> _REQUIREMENTS_: Provide the data again in its entirety, exactly as given.
+++ SOURCE DATA +++
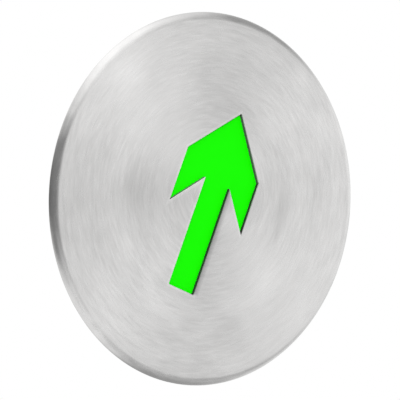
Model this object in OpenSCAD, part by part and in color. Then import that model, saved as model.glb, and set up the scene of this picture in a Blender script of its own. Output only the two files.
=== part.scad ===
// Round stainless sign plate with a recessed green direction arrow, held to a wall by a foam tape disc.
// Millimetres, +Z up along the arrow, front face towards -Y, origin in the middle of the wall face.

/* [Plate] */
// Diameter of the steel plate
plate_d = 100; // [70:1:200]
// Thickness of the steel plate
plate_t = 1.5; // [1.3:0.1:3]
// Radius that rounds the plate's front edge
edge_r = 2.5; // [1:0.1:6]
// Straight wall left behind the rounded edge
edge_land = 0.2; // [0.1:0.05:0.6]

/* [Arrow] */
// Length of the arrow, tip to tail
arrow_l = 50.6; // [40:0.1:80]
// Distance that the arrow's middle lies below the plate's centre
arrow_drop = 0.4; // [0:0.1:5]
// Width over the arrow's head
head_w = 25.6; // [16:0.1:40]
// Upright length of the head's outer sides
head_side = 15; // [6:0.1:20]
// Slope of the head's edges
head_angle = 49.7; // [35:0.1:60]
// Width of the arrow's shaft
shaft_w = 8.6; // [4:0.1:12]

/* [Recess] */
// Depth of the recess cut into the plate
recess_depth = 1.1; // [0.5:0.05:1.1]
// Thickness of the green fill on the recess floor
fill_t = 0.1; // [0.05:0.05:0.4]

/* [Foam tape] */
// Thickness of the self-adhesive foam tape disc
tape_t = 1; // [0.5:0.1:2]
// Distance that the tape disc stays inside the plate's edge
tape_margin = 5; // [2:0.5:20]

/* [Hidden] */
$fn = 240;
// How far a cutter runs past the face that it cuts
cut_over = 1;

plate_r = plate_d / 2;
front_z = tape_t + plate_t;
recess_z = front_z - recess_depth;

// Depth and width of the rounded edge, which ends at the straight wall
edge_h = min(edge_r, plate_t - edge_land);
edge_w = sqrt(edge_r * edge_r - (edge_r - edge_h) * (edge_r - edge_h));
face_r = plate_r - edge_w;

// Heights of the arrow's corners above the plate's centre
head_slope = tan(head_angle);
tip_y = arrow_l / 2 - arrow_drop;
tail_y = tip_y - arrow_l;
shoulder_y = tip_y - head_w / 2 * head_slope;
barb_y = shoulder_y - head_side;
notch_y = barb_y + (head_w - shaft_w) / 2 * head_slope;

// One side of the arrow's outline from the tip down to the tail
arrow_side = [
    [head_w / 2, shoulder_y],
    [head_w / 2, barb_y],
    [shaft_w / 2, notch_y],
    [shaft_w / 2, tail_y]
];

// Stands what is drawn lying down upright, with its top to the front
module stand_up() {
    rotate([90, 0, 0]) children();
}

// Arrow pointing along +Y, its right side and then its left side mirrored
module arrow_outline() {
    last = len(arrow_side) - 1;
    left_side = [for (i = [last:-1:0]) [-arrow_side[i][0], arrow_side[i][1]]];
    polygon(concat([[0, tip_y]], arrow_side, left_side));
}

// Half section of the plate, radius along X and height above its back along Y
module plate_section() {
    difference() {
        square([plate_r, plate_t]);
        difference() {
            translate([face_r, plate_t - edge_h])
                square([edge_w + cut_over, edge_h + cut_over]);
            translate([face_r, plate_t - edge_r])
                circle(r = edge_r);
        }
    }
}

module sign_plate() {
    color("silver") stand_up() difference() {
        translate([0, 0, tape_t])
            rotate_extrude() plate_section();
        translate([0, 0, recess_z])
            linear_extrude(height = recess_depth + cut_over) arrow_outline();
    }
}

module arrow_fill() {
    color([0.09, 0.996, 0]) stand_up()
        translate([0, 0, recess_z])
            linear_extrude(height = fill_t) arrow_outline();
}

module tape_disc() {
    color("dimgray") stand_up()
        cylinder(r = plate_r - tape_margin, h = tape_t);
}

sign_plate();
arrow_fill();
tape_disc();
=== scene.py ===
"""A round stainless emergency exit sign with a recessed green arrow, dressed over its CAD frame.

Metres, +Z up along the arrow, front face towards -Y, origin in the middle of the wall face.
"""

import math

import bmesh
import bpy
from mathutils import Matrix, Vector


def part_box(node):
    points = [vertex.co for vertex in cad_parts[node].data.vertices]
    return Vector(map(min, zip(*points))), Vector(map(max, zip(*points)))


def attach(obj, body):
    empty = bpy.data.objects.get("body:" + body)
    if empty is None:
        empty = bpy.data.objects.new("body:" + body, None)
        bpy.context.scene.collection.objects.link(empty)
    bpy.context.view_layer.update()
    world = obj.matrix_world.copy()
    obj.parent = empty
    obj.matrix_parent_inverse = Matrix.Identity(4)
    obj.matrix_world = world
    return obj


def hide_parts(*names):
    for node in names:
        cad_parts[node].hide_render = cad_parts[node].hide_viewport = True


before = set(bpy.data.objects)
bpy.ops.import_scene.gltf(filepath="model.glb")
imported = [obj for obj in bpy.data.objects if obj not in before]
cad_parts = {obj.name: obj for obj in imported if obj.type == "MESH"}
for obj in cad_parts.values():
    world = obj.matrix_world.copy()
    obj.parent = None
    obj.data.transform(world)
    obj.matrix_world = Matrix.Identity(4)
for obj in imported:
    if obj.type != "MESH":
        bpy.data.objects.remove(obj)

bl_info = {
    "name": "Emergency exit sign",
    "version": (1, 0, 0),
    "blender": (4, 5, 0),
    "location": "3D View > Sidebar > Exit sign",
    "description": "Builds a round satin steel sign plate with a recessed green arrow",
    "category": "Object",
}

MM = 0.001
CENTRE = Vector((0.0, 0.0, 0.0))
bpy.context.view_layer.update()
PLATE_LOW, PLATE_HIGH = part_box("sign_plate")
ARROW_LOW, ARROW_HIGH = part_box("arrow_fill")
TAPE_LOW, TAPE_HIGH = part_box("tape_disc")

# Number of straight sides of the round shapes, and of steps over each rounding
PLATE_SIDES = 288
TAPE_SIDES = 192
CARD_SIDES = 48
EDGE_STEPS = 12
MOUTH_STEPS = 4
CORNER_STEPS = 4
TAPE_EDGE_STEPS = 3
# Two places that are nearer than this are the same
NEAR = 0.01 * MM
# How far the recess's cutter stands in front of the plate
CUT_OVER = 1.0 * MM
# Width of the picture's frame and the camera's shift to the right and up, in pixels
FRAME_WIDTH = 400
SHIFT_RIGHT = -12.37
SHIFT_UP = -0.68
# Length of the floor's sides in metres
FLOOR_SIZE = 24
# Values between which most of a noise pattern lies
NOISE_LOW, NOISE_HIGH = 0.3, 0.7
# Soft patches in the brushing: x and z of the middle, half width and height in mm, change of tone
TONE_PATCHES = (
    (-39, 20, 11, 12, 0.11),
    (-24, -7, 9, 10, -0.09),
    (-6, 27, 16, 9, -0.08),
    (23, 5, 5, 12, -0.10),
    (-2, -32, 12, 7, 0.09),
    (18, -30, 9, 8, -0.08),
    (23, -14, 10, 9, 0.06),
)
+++
> _RESULT BELOW_:
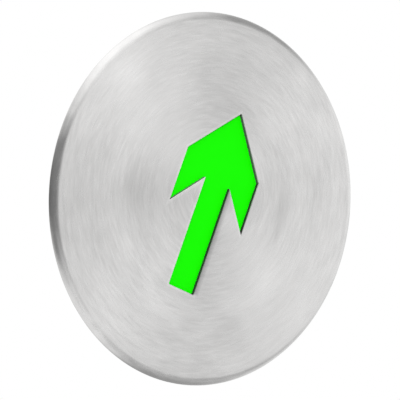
Model this object in OpenSCAD, part by part and in color. Then import that model, saved as model.glb, and set up the scene of this picture in a Blender script of its own. Output only the two files.
=== part.scad ===
// Round stainless sign plate with a recessed green direction arrow, held to a wall by a foam tape disc.
// Millimetres, +Z up along the arrow, front face towards -Y, origin in the middle of the wall face.

/* [Plate] */
// Diameter of the steel plate
plate_d = 100; // [70:1:200]
// Thickness of the steel plate
plate_t = 1.5; // [1.3:0.1:3]
// Radius that rounds the plate's front edge
edge_r = 2.5; // [1:0.1:6]
// Straight wall left behind the rounded edge
edge_land = 0.2; // [0.1:0.05:0.6]

/* [Arrow] */
// Length of the arrow, tip to tail
arrow_l = 50.6; // [40:0.1:80]
// Distance that the arrow's middle lies below the plate's centre
arrow_drop = 0.4; // [0:0.1:5]
// Width over the arrow's head
head_w = 25.6; // [16:0.1:40]
// Upright length of the head's outer sides
head_side = 15; // [6:0.1:20]
// Slope of the head's edges
head_angle = 49.7; // [35:0.1:60]
// Width of the arrow's shaft
shaft_w = 8.6; // [4:0.1:12]

/* [Recess] */
// Depth of the recess cut into the plate
recess_depth = 1.1; // [0.5:0.05:1.1]
// Thickness of the green fill on the recess floor
fill_t = 0.1; // [0.05:0.05:0.4]

/* [Foam tape] */
// Thickness of the self-adhesive foam tape disc
tape_t = 1; // [0.5:0.1:2]
// Distance that the tape disc stays inside the plate's edge
tape_margin = 5; // [2:0.5:20]

/* [Hidden] */
$fn = 240;
// How far a cutter runs past the face that it cuts
cut_over = 1;

plate_r = plate_d / 2;
front_z = tape_t + plate_t;
recess_z = front_z - recess_depth;

// Depth and width of the rounded edge, which ends at the straight wall
edge_h = min(edge_r, plate_t - edge_land);
edge_w = sqrt(edge_r * edge_r - (edge_r - edge_h) * (edge_r - edge_h));
face_r = plate_r - edge_w;

// Heights of the arrow's corners above the plate's centre
head_slope = tan(head_angle);
tip_y = arrow_l / 2 - arrow_drop;
tail_y = tip_y - arrow_l;
shoulder_y = tip_y - head_w / 2 * head_slope;
barb_y = shoulder_y - head_side;
notch_y = barb_y + (head_w - shaft_w) / 2 * head_slope;

// One side of the arrow's outline from the tip down to the tail
arrow_side = [
    [head_w / 2, shoulder_y],
    [head_w / 2, barb_y],
    [shaft_w / 2, notch_y],
    [shaft_w / 2, tail_y]
];

// Stands what is drawn lying down upright, with its top to the front
module stand_up() {
    rotate([90, 0, 0]) children();
}

// Arrow pointing along +Y, its right side and then its left side mirrored
module arrow_outline() {
    last = len(arrow_side) - 1;
    left_side = [for (i = [last:-1:0]) [-arrow_side[i][0], arrow_side[i][1]]];
    polygon(concat([[0, tip_y]], arrow_side, left_side));
}

// Half section of the plate, radius along X and height above its back along Y
module plate_section() {
    difference() {
        square([plate_r, plate_t]);
        difference() {
            translate([face_r, plate_t - edge_h])
                square([edge_w + cut_over, edge_h + cut_over]);
            translate([face_r, plate_t - edge_r])
                circle(r = edge_r);
        }
    }
}

module sign_plate() {
    color("silver") stand_up() difference() {
        translate([0, 0, tape_t])
            rotate_extrude() plate_section();
        translate([0, 0, recess_z])
            linear_extrude(height = recess_depth + cut_over) arrow_outline();
    }
}

module arrow_fill() {
    color([0.09, 0.996, 0]) stand_up()
        translate([0, 0, recess_z])
            linear_extrude(height = fill_t) arrow_outline();
}

module tape_disc() {
    color("dimgray") stand_up()
        cylinder(r = plate_r - tape_margin, h = tape_t);
}

sign_plate();
arrow_fill();
tape_disc();
=== scene.py ===
"""A round stainless emergency exit sign with a recessed green arrow, dressed over its CAD frame.

Metres, +Z up along the arrow, front face towards -Y, origin in the middle of the wall face.
"""

import math

import bmesh
import bpy
from mathutils import Matrix, Vector


def part_box(node):
    points = [vertex.co for vertex in cad_parts[node].data.vertices]
    return Vector(map(min, zip(*points))), Vector(map(max, zip(*points)))


def attach(obj, body):
    empty = bpy.data.objects.get("body:" + body)
    if empty is None:
        empty = bpy.data.objects.new("body:" + body, None)
        bpy.context.scene.collection.objects.link(empty)
    bpy.context.view_layer.update()
    world = obj.matrix_world.copy()
    obj.parent = empty
    obj.matrix_parent_inverse = Matrix.Identity(4)
    obj.matrix_world = world
    return obj


def hide_parts(*names):
    for node in names:
        cad_parts[node].hide_render = cad_parts[node].hide_viewport = True


before = set(bpy.data.objects)
bpy.ops.import_scene.gltf(filepath="model.glb")
imported = [obj for obj in bpy.data.objects if obj not in before]
cad_parts = {obj.name: obj for obj in imported if obj.type == "MESH"}
for obj in cad_parts.values():
    world = obj.matrix_world.copy()
    obj.parent = None
    obj.data.transform(world)
    obj.matrix_world = Matrix.Identity(4)
for obj in imported:
    if obj.type != "MESH":
        bpy.data.objects.remove(obj)

bl_info = {
    "name": "Emergency exit sign",
    "version": (1, 0, 0),
    "blender": (4, 5, 0),
    "location": "3D View > Sidebar > Exit sign",
    "description": "Builds a round satin steel sign plate with a recessed green arrow",
    "category": "Object",
}

MM = 0.001
CENTRE = Vector((0.0, 0.0, 0.0))
bpy.context.view_layer.update()
PLATE_LOW, PLATE_HIGH = part_box("sign_plate")
ARROW_LOW, ARROW_HIGH = part_box("arrow_fill")
TAPE_LOW, TAPE_HIGH = part_box("tape_disc")

# Number of straight sides of the round shapes, and of steps over each rounding
PLATE_SIDES = 288
TAPE_SIDES = 192
CARD_SIDES = 48
EDGE_STEPS = 12
MOUTH_STEPS = 4
CORNER_STEPS = 4
TAPE_EDGE_STEPS = 3
# Two places that are nearer than this are the same
NEAR = 0.01 * MM
# How far the recess's cutter stands in front of the plate
CUT_OVER = 1.0 * MM
# Width of the picture's frame and the camera's shift to the right and up, in pixels
FRAME_WIDTH = 400
SHIFT_RIGHT = -12.37
SHIFT_UP = -0.68
# Length of the floor's sides in metres
FLOOR_SIZE = 24
# Values between which most of a noise pattern lies
NOISE_LOW, NOISE_HIGH = 0.3, 0.7
# Soft patches in the brushing: x and z of the middle, half width and height in mm, change of tone
TONE_PATCHES = (
    (-39, 20, 11, 12, 0.11),
    (-24, -7, 9, 10, -0.09),
    (-6, 27, 16, 9, -0.08),
    (23, 5, 5, 12, -0.10),
    (-2, -32, 12, 7, 0.09),
    (18, -30, 9, 8, -0.08),
    (23, -14, 10, 9, 0.06),
)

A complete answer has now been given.